Происходящее окрашено мистически, овеяно ароматом тайны, непостижимого потустороннего влияния, вмешательства непреодолимой силы… Проводником и источником этой силы является загадочная героиня Сенье. Она, как минимум, двулика, скорее даже многолика, и уж точно не исчерпывается той простоватой и болтливой дамой, в образе которой является в начале фильма. Это — лишь одна из ее масок, один из оттенков, которыми светится ее мистический образ, одна из «кож», которые она легко меняет… Надевает их, сбрасывает и снова надевает — так, что режиссер не успевает опомниться и угадать, кто она сейчас — хитроумная «госпожа» Ванда или еще более хитроумная (как оказывается) актриса, играющая Ванду. По весьма странному совпадению, актрису также зовут Ванда. Из жалкой просительницы, обыкновенной женщины она постепенно превращается в хозяйку положения, лукавую богиню (ту самую, в мехах) — и теперь именно она решает, продолжится чтение пьесы или нет, а зачарованный режиссер лишь робко умоляет ее об этом.

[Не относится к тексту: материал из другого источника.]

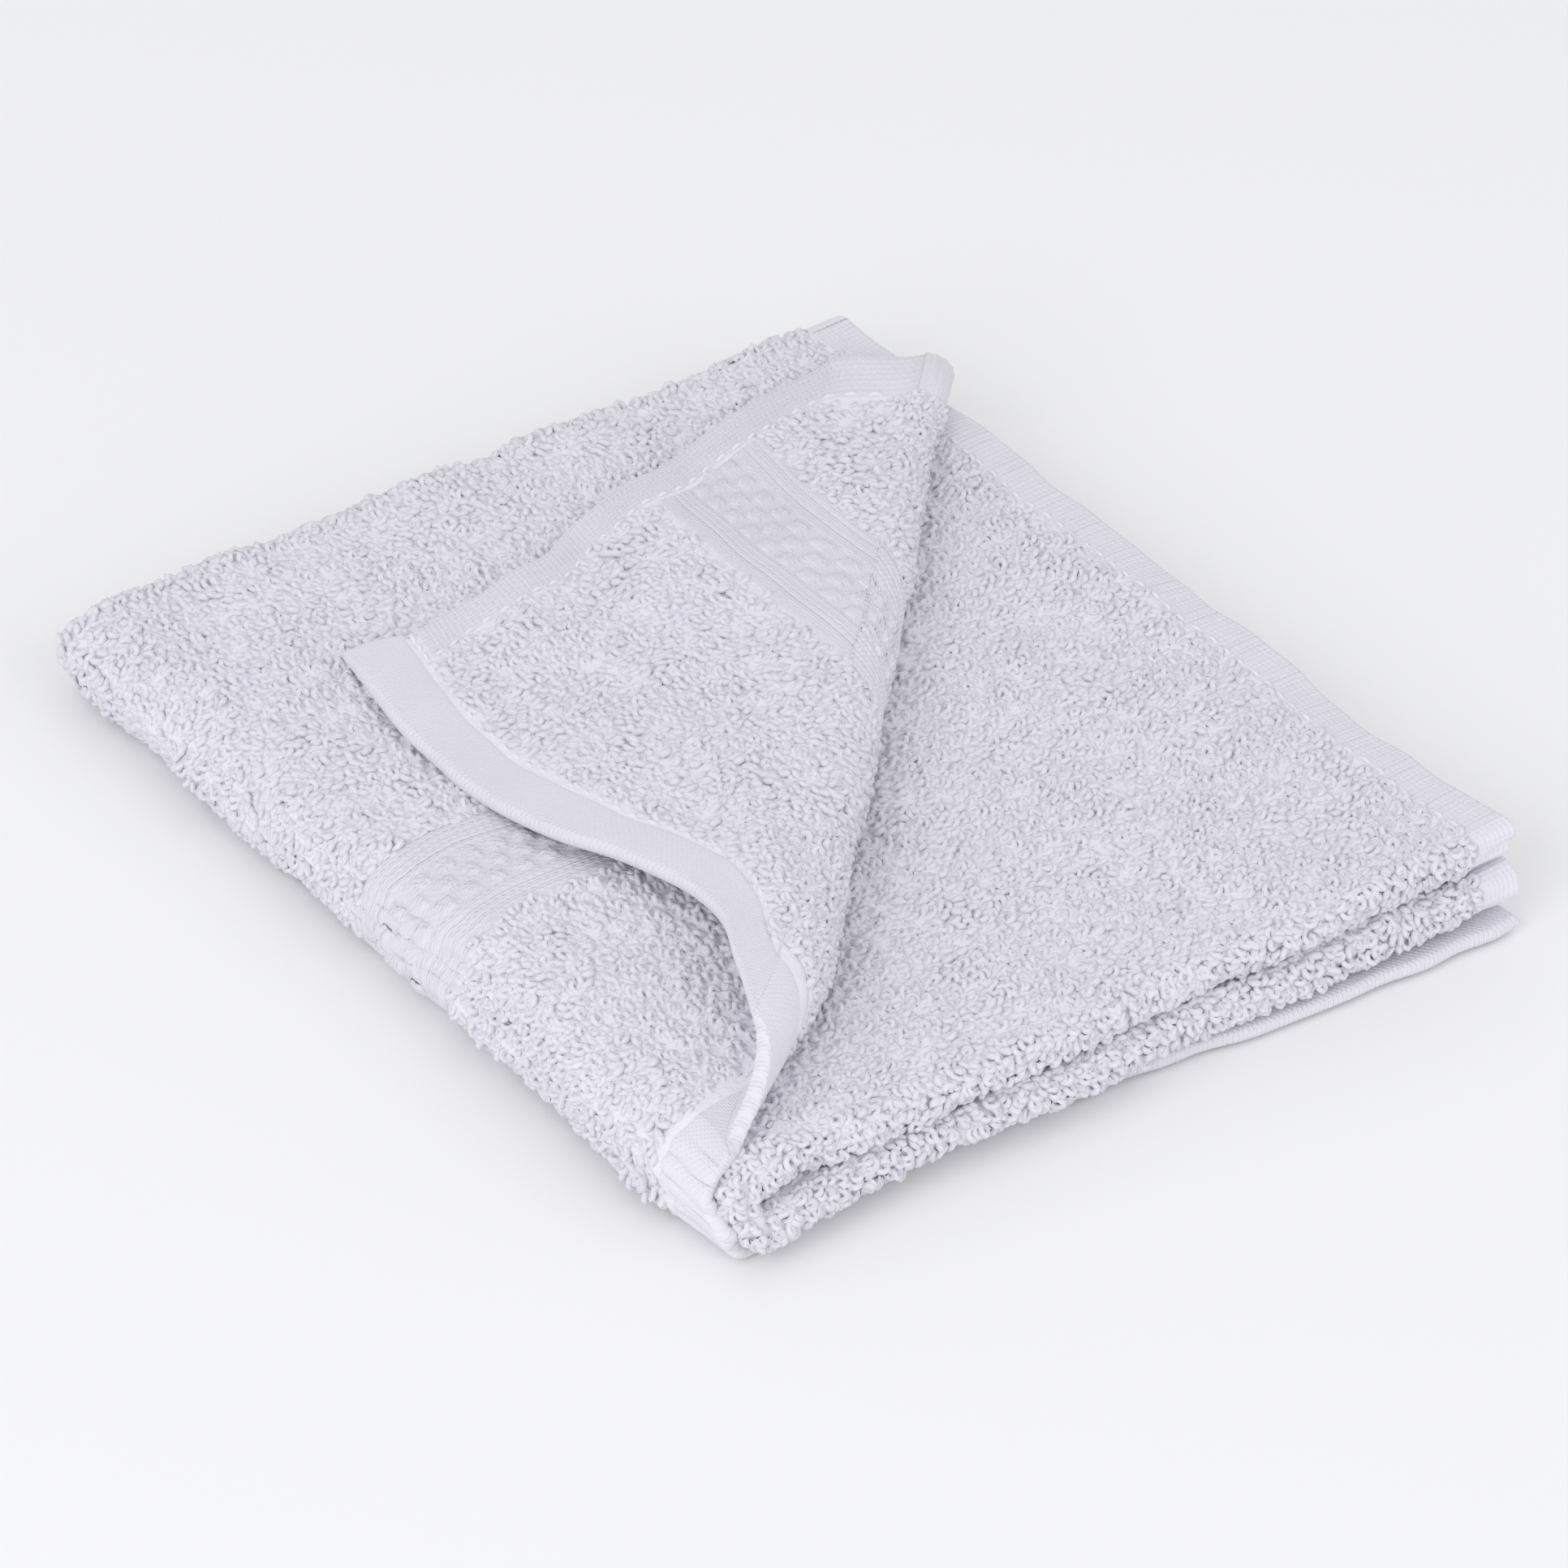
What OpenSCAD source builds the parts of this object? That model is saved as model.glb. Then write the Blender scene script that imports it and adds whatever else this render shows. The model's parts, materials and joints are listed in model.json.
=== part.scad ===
// Guest towel of white cotton terry, folded in three along its length and then in half,
// with the free corner of the top layer turned back over the stack.
// Millimetres. X runs from the half fold's spine to the side hems, Y from the front edge to
// the back edge, Z up. The origin is at the centre of the stack's footprint, on its underside.

/* [Cloth] */
// Length of the towel laid flat
towel_length = 500; // [450:5:600]
// Width of the towel laid flat
towel_width = 300; // [280:5:340]
// Thickness that one layer of terry takes up in the stack
layer = 2.8; // [2:0.1:3]
// Thickness of the doubled hems and of the flat woven border
hem_thickness = 2.0; // [1.4:0.1:2.0]

/* [Hems and border] */
// Width of the hem along each end
end_hem = 12; // [8:0.5:16]
// Width of the hem along each side
side_hem = 8; // [6:0.5:10]
// Distance from each end of the towel to its woven border
border_start = 61; // [50:1:64]
// Width of the woven border
border_width = 24; // [16:1:30]
// How far the hemmed ends lie inside the stack's edges
end_inset = 3; // [1:0.5:5]

/* [Turned corner] */
// Angle of the turned corner's fold line from the front edge
turn_angle = 44.5; // [42:0.5:47]
// Radius of the open roll at the turn, to the middle of the cloth, at the spine
roll_front = 5.7; // [4.5:0.1:6.5]
// The same radius at the side hems, where the roll is tighter
roll_back = 1.9; // [1.8:0.1:3]
// Distance from the fold line to the corner's tip
corner_reach = 78; // [70:1:84]
// Distance along the fold line from the spine to the tip
corner_along = 101; // [96:1:106]
// Downward slope of the turned corner towards its tip
corner_slope = 3.4; // [2:0.1:3.5]
// Thickness of the turned corner's terry
corner_thickness = 2.2; // [1.8:0.1:2.4]

/* [Stitching] */
// Length of one stitch
stitch_length = 2.2; // [1.5:0.1:3]
// Distance from one stitch to the next
stitch_pitch = 3.2; // [2.5:0.1:5]
// Width of the sewing thread
stitch_width = 0.6; // [0.3:0.1:0.8]
// Height of the sewing thread above the cloth
stitch_height = 0.3; // [0.1:0.05:0.35]

/* [Hidden] */
$fn = 96;

stack_width = towel_width / 2;
stack_length = towel_length / 3;
stack_height = 6 * layer;
// The half fold's spine is a set of half rings round this line
spine_x = 3 * layer;
spine_z = 3 * layer;
// Clearance on each side of the plane between the two halves, and beside the spine
half_gap = 0.15;
// Recess of the thinner hems and border below the terry's two faces
recess = (layer - hem_thickness) / 2;
hem_x = stack_width - side_hem;
crease_back = stack_length - layer;
crease_front = layer;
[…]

На этом перевертыши и сюрпризы не заканчиваются. Смена позиций в отношениях этой пары проявляется также и в том, что Ванда все больше берет в свои руки не только режиссуру отношений, но и режиссуру пьесы — и вот она уже наставляет бывшего режиссера, попавшего в ее сети, где ему встать, что надеть и как сказать.

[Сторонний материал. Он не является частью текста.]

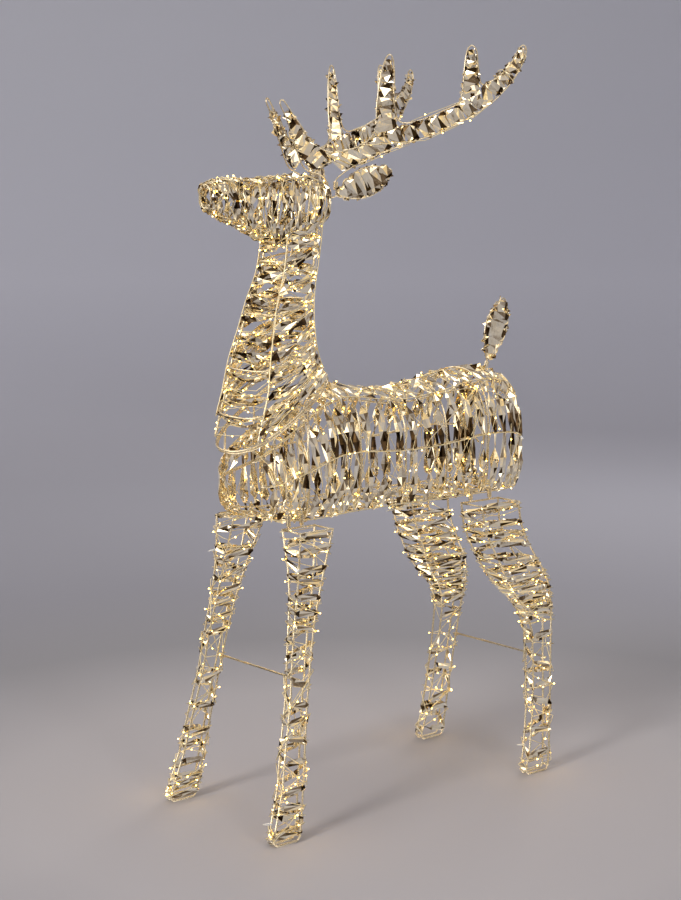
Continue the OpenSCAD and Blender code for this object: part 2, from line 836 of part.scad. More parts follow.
module rear_left_leg_ties() {
    leg_ties(REAR_LEG);
}

module rear_right_leg_frame() {
    mirror([0, 1, 0]) rear_left_leg_frame();
}

module rear_right_leg_film() {
    mirror([0, 1, 0]) rear_left_leg_film();
}

module rear_right_leg_lights() {
    mirror([0, 1, 0]) rear_left_leg_lights();
}

module rear_right_leg_ties() {
    mirror([0, 1, 0]) rear_left_leg_ties();
}

// ---------------------------------------------------------------- braces

// Rod from a bush round the right leg's wire to an open hook round the left leg's wire
module brace(S, z) {
    w = wire_at(S, z);
    back = w[0] - hook_r;
    color(gold) {
        rod([[back, -w[1] - bush_d / 2, z], [back, w[1] - hook_r, z], [back, w[1] + hook_r - 2, z],
             [w[0] - 1, w[1] + hook_r, z], [w[0] + hook_tail, w[1] + hook_r, z]], brace_d, [0, 0, 1]);
        translate([w[0], -w[1], z])
            difference() {
                cylinder(h = bush_h, d = bush_d, center = true, $fn = 32);
                cylinder(h = bush_h + 2, d = bush_bore, center = true, $fn = 32);
            }
    }
}

module front_brace() {
    brace(FRONT_LEG, front_brace_z);
}

module rear_brace() {
    brace(REAR_LEG, rear_brace_z);
}

torso_rails();
torso_hoop(0);  // torso_hoop_1
torso_hoop(1);  // torso_hoop_2
torso_hoop(2);  // torso_hoop_3
torso_hoop(3);  // torso_hoop_4
torso_hoop(4);  // torso_hoop_5
chest_hoop();
shoulder_hoop();
torso_collar_ring();
leg_sockets();
tail_socket();
splice_sleeve();
splice_cap();
lead_gland();
torso_film();
torso_lights();
torso_ties();
neck_collar_ring();
neck_rails();
neck_hoops();
head_rails();
head_hoops();
antler_sockets();
neck_film();
head_film();
neck_lights();
head_lights();
left_ear_frame();
left_ear_film();
right_ear_frame();
right_ear_film();
left_antler_frame();
left_antler_film();
left_antler_lights();
right_antler_frame();
right_antler_film();
right_antler_lights();
tail_frame();
tail_film();
front_left_leg_frame();
front_left_leg_film();
front_left_leg_lights();
front_left_leg_ties();
front_right_leg_frame();
front_right_leg_film();
front_right_leg_lights();
front_right_leg_ties();
rear_left_leg_frame();
rear_left_leg_film();
rear_left_leg_lights();
rear_left_leg_ties();
rear_right_leg_frame();
rear_right_leg_film();
rear_right_leg_lights();
rear_right_leg_ties();
front_brace();
rear_brace();
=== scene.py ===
"""A light-up yard reindeer: gold rod frames wound with mirror film ribbon and strings of lights."""

import json
import math
import random

import bmesh
import bpy
import numpy as np
from mathutils import Matrix, Vector


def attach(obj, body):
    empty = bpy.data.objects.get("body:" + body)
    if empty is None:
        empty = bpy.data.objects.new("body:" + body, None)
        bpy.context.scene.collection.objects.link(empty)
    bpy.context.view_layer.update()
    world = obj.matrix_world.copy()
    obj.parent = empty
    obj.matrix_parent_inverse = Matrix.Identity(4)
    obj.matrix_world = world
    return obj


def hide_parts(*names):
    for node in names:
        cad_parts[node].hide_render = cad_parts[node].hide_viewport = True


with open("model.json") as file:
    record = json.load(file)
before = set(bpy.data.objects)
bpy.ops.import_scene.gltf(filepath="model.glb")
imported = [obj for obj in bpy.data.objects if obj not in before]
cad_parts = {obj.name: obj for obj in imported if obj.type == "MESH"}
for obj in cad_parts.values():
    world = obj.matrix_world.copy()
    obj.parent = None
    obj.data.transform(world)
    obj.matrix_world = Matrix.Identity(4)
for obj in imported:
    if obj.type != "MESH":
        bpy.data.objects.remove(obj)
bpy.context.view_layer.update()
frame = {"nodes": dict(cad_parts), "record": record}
rng = random.Random(20)

# ------------------------------------------------------------------ sizes, as in the CAD, millimetres
MM = 0.001
ROD_R = 2.0
THIN_ROD_R = 1.5
# Radii of the welds where two rods cross
BODY_WELD_R = 2.7
HEAD_WELD_R = 2.6
LEG_WELD_R = 2.5
COLLAR_WELD_R = 2.8
PIN_WELD_R = 2.2
FILM_W = 14.0
FILM_THICK = 0.12
WIRE_R = 0.75
LEAD_R = 1.1
BEAD_R = 1.6
# Spacing of the points along a smooth path, and of the points of a light wire
PATH_STEP = 5.0
WIRE_STEP = 13
# How far the rails, the film, the strings and the lead wires lie from the middle of the hoops' rod
RAIL_INSET = -3.8
FILM_OUT = 2.8
THIN_FILM_OUT = 0.2
LIGHT_OUT = 4.0
ANTLER_LIGHT_OUT = 3.4
STAR_OUT = 5.0
TORSO_LEAD_OUT = 4.6
NECK_LEAD_OUT = 4.4
# No film span of a leg comes closer than this to the end of a brace
BRACE_ROOM = 19.0

# Rows: [top or rear x, z, bottom or front x, z, half width, middle y]
TORSO = [
    [-376, 745, -366, 600, 60, 0],
    [-356, 812, -354, 593, 80, 0],
    [-325, 842, -325, 590, 88, 0],
    [-240, 850, -240, 589, 94, 0],
    [-130, 831, -130, 590, 97, 0],
    [-20, 822, -20, 592, 97, 0],
    [96, 838, 96, 590, 95, 0],
    [150, 832, 150, 587, 92, 0],
    [220, 786, 220, 587, 89, 0],
    [296, 736, 296, 598, 84, 0],
    [330, 714, 308, 606, 50, 0],
]
TORSO_ROUND = (2.4, 5)
TORSO_RAILS = [35, 90, 142, 180, 218, 270, 325]
TORSO_LEADS = [35, 90, 142, 218, 270, 325]
TORSO_HOOPS = [1.2, 2.9, 4, 5, 6]
TORSO_RAIL_ROWS = (0.15, 9.6)
TORSO_FILM_ROWS = (0.35, 9.4)
TORSO_LIGHT_ROWS = (0.4, 9.3)
TORSO_LEAD_ROWS = (0.35, 9.3)
# The rails that the painted fold shade starts from, and the station where it ends
PAINTED_SHADE_RAILS = (90, 270)
PAINTED_SHADE_END = 7.2
# Station and angle of the star of light wires at the hip, how far its wires reach from there, and
# the number and scatter of the beads at its middle
HIP_STAR = (3.1, 132)
HIP_SPOKES = [(0.9, 8), (0.75, -30), (0.35, -52), (-0.1, -48), (-0.5, -40), (-0.9, -16), (-0.8, 14),
              (0.5, 34), (1.7, -46)]
STAR_BEADS, STAR_SPREAD = 4, 4
CHEST_ROW = 9
SHOULDER_ROW = 8

COLLAR_BACK = (131, 866)
COLLAR_FRONT = (346, 724)
COLLAR_HALF_W = 86
COLLAR_ROUND = 2.5
COLLAR_ROUNDS = (COLLAR_ROUND, COLLAR_ROUND)
RING_LIFT = 5.22
# Collar pins: radius, distance in from the ring, and their ends along the collar's normal
PIN_R = 1.7
PIN_INSET = -4.4
PIN_TOP, PIN_FOOT = 2, -13.6

NECK_UPPER = [
    [160, 890, 332, 780, 86, 0],
    [174, 915, 314, 834, 84, 0],
    [178, 947, 303, 890, 77, 0],
    [175, 985, 286, 950, 65, 0],
    [168, 1030, 270, 1006, 56, 0],
    [155, 1080, 249, 1062, 49, 0],
    [145, 1130, 240, 1112, 46, 0],
    [138, 1180, 236, 1146, 42, 0],
]
NECK_ROUND = (3.5, 3.5)
NECK_RAILS = [45, 135, 225, 315]
NECK_FILM_RAILS = [45, 90, 135, 225, 270, 315]
NECK_LIGHT_RAILS = [20, 68, 112, 160, 200, 248, 292, 340]
NECK_HOOPS = [1.2, 2.8, 4.6, 6.4, 7.8]
NECK_RAIL_ROWS = (0.12, 8)
NECK_FILM_ROWS = (0.55, 7.6)
NECK_LIGHT_ROWS = (0.5, 7.6)
NECK_LEAD_ROWS = (0.95, 7.7)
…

От всех этих искрометных превращений начинает кружиться голова, и недаром: это игра двух начал, двух миров, которые не могут друг без друга, обожают-ненавидят друг друга, отражают друг друга и перетекают друг в друга — мужского и женского, реального и призрачного, настоящего и вымышленного… Бесконечное мерцание разных образов-обликов поглощает реальных мужчину и женщину, стоящих на сцене театра. Они превращаются в две символические фигуры, два противоречивых и связанных течения, две идеи, две сущности, исследование отношений между которыми и есть предмет интереса Полански. Пигмалион и Галатея, Режиссер и Актриса, Она и Он, Творец и Муза, Владыка и Раб… Эти двое порой меняются местами, и становится трудно понять, кто из них кто… Их отношения построены на парадоксе, где больше власти обретает тот, кто все больше и больше отдает свою территорию… Кто из них подчиняется, а кто приказывает? Кто действительно властвует над другим?

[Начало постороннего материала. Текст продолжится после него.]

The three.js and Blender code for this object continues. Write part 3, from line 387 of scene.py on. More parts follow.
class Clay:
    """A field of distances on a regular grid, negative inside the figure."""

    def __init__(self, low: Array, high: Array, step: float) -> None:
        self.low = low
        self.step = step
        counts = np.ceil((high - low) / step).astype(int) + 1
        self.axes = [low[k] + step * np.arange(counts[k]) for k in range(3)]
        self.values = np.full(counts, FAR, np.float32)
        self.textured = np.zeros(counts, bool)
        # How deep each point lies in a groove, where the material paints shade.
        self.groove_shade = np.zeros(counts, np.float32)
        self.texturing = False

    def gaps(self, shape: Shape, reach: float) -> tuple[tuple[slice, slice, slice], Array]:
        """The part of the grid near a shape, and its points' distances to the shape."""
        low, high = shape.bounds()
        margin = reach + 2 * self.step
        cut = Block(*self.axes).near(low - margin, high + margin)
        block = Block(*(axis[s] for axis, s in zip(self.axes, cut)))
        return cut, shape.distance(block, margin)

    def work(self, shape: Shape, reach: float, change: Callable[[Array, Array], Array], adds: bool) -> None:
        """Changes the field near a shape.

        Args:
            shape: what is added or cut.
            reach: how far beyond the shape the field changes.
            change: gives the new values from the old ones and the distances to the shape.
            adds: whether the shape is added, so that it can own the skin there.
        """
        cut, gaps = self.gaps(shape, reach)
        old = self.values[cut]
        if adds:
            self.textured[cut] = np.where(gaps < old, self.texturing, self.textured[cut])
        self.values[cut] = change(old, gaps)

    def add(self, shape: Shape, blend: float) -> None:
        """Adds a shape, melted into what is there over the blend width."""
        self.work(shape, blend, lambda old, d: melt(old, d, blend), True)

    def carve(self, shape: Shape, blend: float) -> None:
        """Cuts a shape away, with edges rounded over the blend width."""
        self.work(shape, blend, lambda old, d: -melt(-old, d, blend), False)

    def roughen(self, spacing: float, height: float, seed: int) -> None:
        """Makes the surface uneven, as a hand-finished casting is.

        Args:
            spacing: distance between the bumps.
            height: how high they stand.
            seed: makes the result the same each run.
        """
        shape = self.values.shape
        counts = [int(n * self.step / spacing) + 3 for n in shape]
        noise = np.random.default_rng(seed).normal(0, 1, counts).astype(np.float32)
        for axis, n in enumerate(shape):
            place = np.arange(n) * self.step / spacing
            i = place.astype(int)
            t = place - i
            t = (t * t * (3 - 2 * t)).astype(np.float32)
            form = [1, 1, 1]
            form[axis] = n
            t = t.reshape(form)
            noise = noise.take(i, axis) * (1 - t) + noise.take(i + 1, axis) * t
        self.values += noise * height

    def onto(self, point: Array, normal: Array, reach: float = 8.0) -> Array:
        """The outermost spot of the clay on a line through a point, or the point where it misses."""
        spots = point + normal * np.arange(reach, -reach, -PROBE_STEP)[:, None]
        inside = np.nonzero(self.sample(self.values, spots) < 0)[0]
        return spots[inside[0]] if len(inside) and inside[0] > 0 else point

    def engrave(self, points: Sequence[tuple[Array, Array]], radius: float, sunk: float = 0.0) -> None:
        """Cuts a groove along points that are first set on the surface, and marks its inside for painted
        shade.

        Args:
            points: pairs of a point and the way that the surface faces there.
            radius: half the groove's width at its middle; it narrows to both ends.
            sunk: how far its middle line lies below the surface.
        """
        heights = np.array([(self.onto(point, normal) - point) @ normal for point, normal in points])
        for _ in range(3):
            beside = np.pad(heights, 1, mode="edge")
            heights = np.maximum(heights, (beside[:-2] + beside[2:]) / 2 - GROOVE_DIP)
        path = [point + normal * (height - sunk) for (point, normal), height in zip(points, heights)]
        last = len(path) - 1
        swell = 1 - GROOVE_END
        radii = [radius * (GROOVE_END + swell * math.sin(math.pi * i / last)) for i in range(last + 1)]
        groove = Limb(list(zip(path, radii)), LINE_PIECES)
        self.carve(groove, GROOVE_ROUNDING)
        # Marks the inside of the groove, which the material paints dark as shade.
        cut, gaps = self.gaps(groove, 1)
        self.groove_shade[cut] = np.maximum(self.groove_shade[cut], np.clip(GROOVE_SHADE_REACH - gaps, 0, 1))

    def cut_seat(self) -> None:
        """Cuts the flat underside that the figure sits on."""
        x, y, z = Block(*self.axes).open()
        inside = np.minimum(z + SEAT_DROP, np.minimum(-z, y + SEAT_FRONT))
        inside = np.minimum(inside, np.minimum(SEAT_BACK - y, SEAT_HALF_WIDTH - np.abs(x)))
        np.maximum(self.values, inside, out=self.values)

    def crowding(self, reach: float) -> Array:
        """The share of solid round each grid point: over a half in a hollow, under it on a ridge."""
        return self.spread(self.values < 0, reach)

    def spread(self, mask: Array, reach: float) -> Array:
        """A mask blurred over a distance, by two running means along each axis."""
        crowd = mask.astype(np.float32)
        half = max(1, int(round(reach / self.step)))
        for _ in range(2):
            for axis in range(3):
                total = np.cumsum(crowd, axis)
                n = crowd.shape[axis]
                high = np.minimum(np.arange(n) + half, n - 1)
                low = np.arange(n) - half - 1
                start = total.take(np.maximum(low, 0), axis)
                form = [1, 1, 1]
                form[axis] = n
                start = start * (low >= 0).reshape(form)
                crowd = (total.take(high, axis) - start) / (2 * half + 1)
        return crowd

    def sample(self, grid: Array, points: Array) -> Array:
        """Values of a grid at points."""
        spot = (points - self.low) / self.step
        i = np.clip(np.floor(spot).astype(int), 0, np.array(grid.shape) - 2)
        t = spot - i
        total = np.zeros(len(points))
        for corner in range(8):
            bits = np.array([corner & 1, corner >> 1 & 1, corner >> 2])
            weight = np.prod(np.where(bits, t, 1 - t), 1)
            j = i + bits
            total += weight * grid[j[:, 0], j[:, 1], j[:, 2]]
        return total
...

Впрочем, лента настолько изящно многослойна и многогранна, что прочитать ее можно десятками разных способов — например, как рефлексию о мучительной и сладкой природе творчества, его пропастях и взлетах, его сковывающих узах, и как приношение Венере — как «виновнице» всего вышеперечисленного (это в контексте лежащей за плечами Полански блестящей карьеры и его возраста). Помимо того, это кино еще и про отношения художника с «материалом», который вдруг вырывается из собственных границ и становится реальнее реальности, живя по своим законам, которым автор вынужден покорно подчиниться.